In August of 1991, Pearce retained new counsel, Howard Pattison. Id. Meanwhile, Gandy had moved for sanctions against Pearce for failure to comply with discovery. Id. On August 2, the trial court conducted a hearing, at which no one appeared for Pearce, and signed an order requiring Pearce to respond to discovery and to pay $300 in sanctions by August 31. Id. The order warned that failure to comply could subject Pearce to further sanctions, including striking his pleadings and rendering default judgment against him. Id. Pearce did not comply, and a second hearing was held on September 30. Id. Pattison was formally substituted, and the hearing was continued to November to hear evidence on the severity of sanctions to be imposed. Id. Outside the courtroom, Gandy's attorney offered to settle with Pearce if Pearce would assign his claims against State Farm and agree to a judgment. Id. Although Pattison advised Pearce that his pleadings would not likely be struck, and Pearce continued to deny the allegations, Pearce accepted the settlement offer because he was “fed up” with the lawsuit. Id. In December, Pearce signed an assignment of claims against State Farm, and Gandy signed a covenant to limit execution. Id. at 700-701. The assignment and covenant refer to an agreed judgment dated January 16, 1992. Id. at 701.
In January of 1992, State Farm's adjuster called Andrews to inquire about the status of the lawsuit. Id. The adjuster was told that Pattison had been substituted. Id. Pattison told the adjuster that he had not had time to review the file and would call back. Id. Pattison did not call back, and the agreed judgment was signed on January 16, 1992. Id.
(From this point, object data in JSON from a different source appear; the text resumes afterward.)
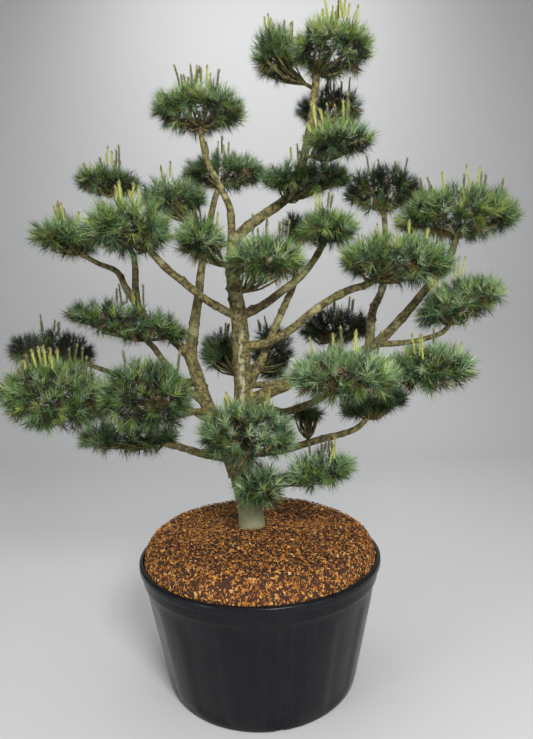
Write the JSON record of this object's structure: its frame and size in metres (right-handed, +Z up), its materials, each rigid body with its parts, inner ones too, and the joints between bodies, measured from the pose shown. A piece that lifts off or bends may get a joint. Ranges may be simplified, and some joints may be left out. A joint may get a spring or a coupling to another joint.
{
  "type": "cloud-pruned glauca japanese white pine in a nursery pot",
  "caption": "Cloud-pruned blue-green white pine: leaning trunk, curved boughs that end in flattened needle pads with upright candles, in a round black plastic nursery pot with bark mulch.",
  "frame": {"origin": "centre of the pot's flat underside, on the floor", "axes": "+Z up, +X to the right of the tree's front, +Y towards its back"},
  "size_m": [2.0985, 0.9959, 2.5186],
  "materials": {
    "pot_plastic": "charcoal black moulded plastic with a satin sheen",
    "mulch": "orange-brown shredded bark chips",
    "bark": "olive-brown young pine bark with pale patches and knots",
    "needles": "blue-green pine needles with yellow-green candles"
  },
  "bodies": {
    "root": {"pot": "pot_plastic", "mulch": "mulch", "trunk": "bark", "leader": "bark", "bough_top_left": "bark", "bough_left_main": "bark", "bough_back_left": "bark", "bough_left_mid": "bark", "bough_far_left": "bark", "bough_left_low": "bark", "bough_left_front": "bark", "bough_left_outer": "bark", "bough_left_base": "bark", "bough_left_back": "bark", "bough_front_left": "bark", "bough_right_long": "bark", "bough_right_cross": "bark", "bough_right_rise": "bark", "bough_right_low": "bark", "bough_right_base": "bark", "bough_right_back": "bark", "bough_right_up": "bark", "bough_right_small": "bark", "bough_back_right": "bark", "crown_front": "needles", "crown_left": "needles", "crown_back": "needles", "crown_low": "needles", "centre_high": "needles", "left_top": "needles", "left_back_high": "needles", "left_back_low": "needles", "left_high": "needles", "left_front": "needles", "far_left": "needles", "centre_left": "needles", "centre_front": "needles", "right_back_high": "needles", "right_high": "needles", "right_front": "needles", "right_front_inner": "needles", "right_inner": "needles", "right_small": "needles", "right_low_front": "needles", "right_low_outer": "needles", "right_low_under": "needles", "right_low_inner": "needles", "back_right": "needles", "back_left": "needles", "back_middle": "needles", "left_mid": "needles", "left_back_small": "needles", "left_low_outer": "needles", "left_low_front": "needles", "left_low_under": "needles", "foot_front": "needles", "foot_low": "needles", "foot_right": "needles"}
  },
  "joints": []
}
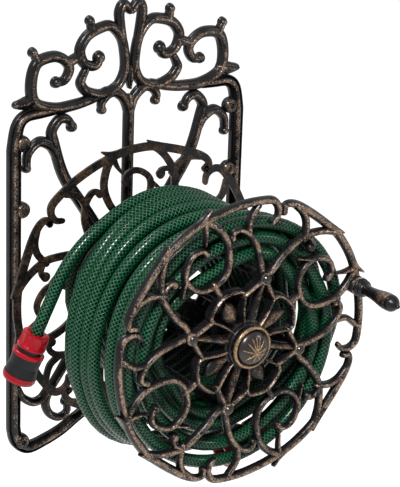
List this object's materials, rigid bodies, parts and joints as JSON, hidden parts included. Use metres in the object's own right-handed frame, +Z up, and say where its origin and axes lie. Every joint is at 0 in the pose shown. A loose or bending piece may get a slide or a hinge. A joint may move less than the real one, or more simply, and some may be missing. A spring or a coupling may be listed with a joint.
{
  "type": "wall mounted garden hose reel",
  "caption": "Ornamental cast wall plate carrying a turning reel with scrollwork wheels and a crank handle, with a braided garden hose wound on it.",
  "frame": {"origin": "where the reel's axle meets the wall face, at the centre of the four corner screws", "axes": "X right along the wall, Z up, -Y out of the wall towards the user; the wall face is the plane Y = 0"},
  "size_m": [0.3642, 0.3208, 0.5355],
  "materials": {
    "antique_iron": "near-black with bronze rubbed on the raised edges",
    "bronzed_iron": "dark bronze speckle",
    "steel": "plain zinc-plated",
    "dark_steel": "dark, slightly shiny",
    "bush_nylon": "natural nylon",
    "braided_hose": "dark green, with a woven thread pattern under a clear skin",
    "red_plastic": "moulded, satin gloss",
    "grey_plastic": "dark grey soft grip",
    "seal_rubber": "black"
  },
  "bodies": {
    "frame": {"wall_plate": "antique_iron", "axle": "steel", "axle_washer": "steel", "axle_nut": "steel", "thrust_washers": "steel", "rosette_cap": "bronzed_iron"},
    "reel": {"rear_wheel": "antique_iron", "front_wheel": "antique_iron", "rear_bush": "bush_nylon", "front_bush": "bush_nylon", "hub_tube": "antique_iron", "drum_bar_1": "antique_iron", "drum_bar_2": "antique_iron", "drum_bar_3": "antique_iron", "drum_bar_4": "antique_iron", "rear_bar_screws": "dark_steel", "front_bar_screws": "dark_steel", "crank_stud": "dark_steel", "crank_cap": "bronzed_iron", "hose_core": "braided_hose", "hose_winding": "braided_hose", "hose_feed": "braided_hose", "hose_tail": "braided_hose", "outlet_nut": "red_plastic", "outlet_body": "grey_plastic", "outlet_seal": "seal_rubber", "inlet_nut": "red_plastic", "inlet_body": "grey_plastic", "inlet_seal": "seal_rubber"},
    "crank": {"crank_handle": "bronzed_iron"},
    "outlet_grip": {"outlet_sleeve": "grey_plastic", "outlet_rings": "red_plastic"},
    "inlet_grip": {"inlet_sleeve": "grey_plastic", "inlet_rings": "red_plastic"}
  },
  "joints": [
    {"name": "reel_spin", "type": "hinge", "parent": "frame", "child": "reel", "pos_m": [0, 0, 0], "axis": [0, -1, 0], "continuous": true},
    {"name": "crank_spin", "type": "hinge", "parent": "reel", "child": "crank", "pos_m": [0.15234, -0.28, 0.03798], "axis": [0, -1, 0], "continuous": true},
    {"name": "outlet_sleeve_pull", "type": "slide", "parent": "reel", "child": "outlet_grip", "axis": [0.3013, -0.1752, 0.9373], "range_m": [0, 0.004], "stiffness_N_per_m": 400, "springref_m": -0.004},
    {"name": "inlet_sleeve_pull", "type": "slide", "parent": "reel", "child": "inlet_grip", "axis": [0.9511, 0, 0.309], "range_m": [0, 0.004], "stiffness_N_per_m": 400, "springref_m": -0.004}
  ]
}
The recitals in the judgment are incorrect in that: (1) no one appeared before the court when the judgment was signed; and (2) no evidence was received concerning the calculation of actual damages. Id. at 703. State Farm learned of the judgment in February of 1992. Id. State Farm called Pattison and asked that he move to set aside the judgment, but Pattison refused. Id. Gandy subsequently sued State Farm as Pearce's assignee. Id.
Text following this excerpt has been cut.